With my voice trembling, I somehow made it into the female a capella group, Ladies First. I started to actually connect with people who had similar interests and performed at wonderful events and showcases.

By the end of freshman year, I decided that as much as I disliked freshman chorus, being able to sing in Ladies First was worth the pain of enduring that class.

Junior year came with my acceptance into another a capella group, Algoncapella. This gave me another outlet to experiment and make even more friends with similar interests. Also, to clear things up, there isn’t any beef between the a capella groups.

This year, I was the co-leader of Ladies First, which became my main outlet for all of the music theory taught by Mr. Vincent during my sophomore year.

Being part of an all-female music group throughout high school has been empowering. Over the past four years, I have experienced extreme growth in the strength and talent in my peers. I have watched these young women struggle with parts or arrangements and work for countless hours, determined to make the performance their best. They truly inspire me.

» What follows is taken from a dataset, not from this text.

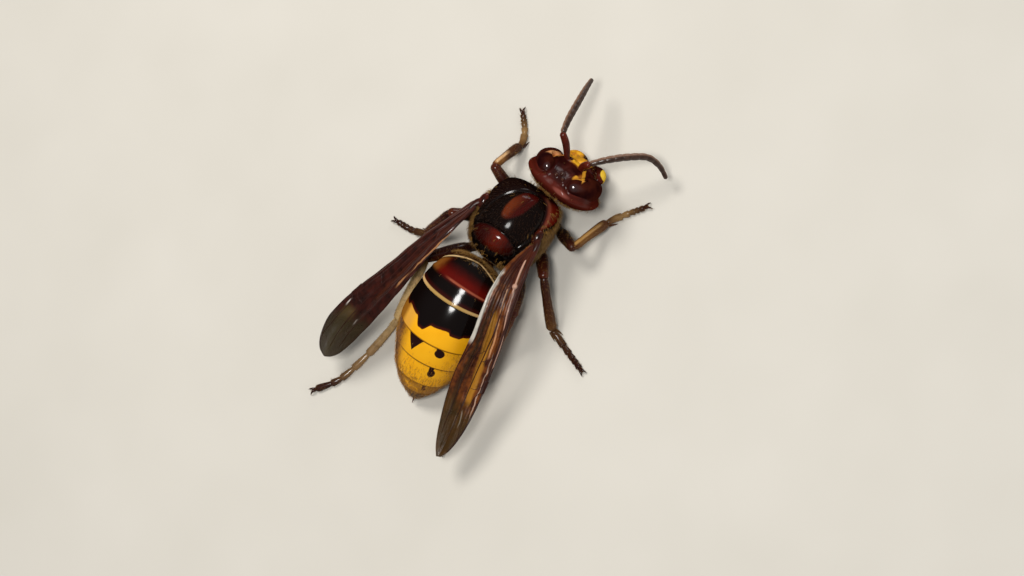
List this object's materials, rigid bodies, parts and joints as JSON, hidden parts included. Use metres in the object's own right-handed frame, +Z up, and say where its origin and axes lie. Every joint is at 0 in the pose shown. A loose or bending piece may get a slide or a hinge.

Although my patience and stress intake have been tested through this position, I would not have traded it for the world. Seeing these individuals transform has been so rewarding. Maybe being a music teacher wouldn’t be so bad after all.

I know now that Mrs. Waters’ passion for her students’ success is what drives her teaching style; in fact, I have looked forward to going to chorus every day this year. While my high school career is ending, I will forever carry the experiences and knowledge I have gained by being apart of Algonquin’s music program. Had I dropped out of chorus freshman year, I would not be the same person I am today.